C’est là, que tu prends la mesure du temps, de ce qu’il t’attend et du rythme qu’il va falloir trouver pour aller jusqu’au bout. Du coup, tu apprends personnellement à fonctionner différemment. Tu prends un peu plus de temps pour faire les manœuvres, tu t’assures qu’il n’y a pas de problème technique… Il faut savoir que chaque problème technique rencontré va te fatiguer et te prendre du temps. Et ce moment passé à résoudre un problème technique va te prendre du temps sur celui qui te sert à avancer et à te rapprocher du but. Un problème technique, c’est comme un boulet qui t’empêche de te rapprocher de la ligne d’arrivée. Donc, il vaut mieux perdre dix minutes et faire ralentir le bateau pour être sûr que tout se passe bien, avant de remettre en route sur un même bord pour plusieurs heures… Aussi, je ne suis pas étonné que Charlie dise être, maintenant, dans le rythme de son Vendée Globe.

Ton regard sur Charlie depuis le départ ?

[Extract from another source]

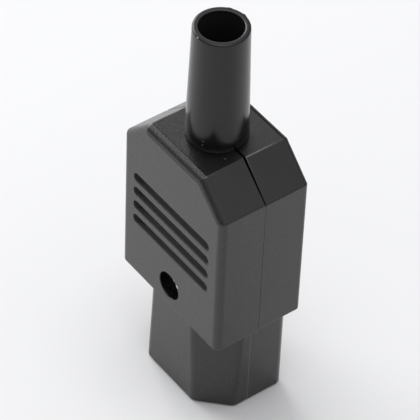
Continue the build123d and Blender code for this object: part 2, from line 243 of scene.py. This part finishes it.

YE : Sur cette première partie, Charlie force le respect. Vu de mon canapé, je trouve que sa performance et sa prestation sont super propres. Il faut qu’il se fasse confiance, car ce qu’il fait est bien ! Ça aussi, quand tu es en mer, tu ne t’en rends toujours pas compte… Franchement, tout va bien en ce moment, rien à dire !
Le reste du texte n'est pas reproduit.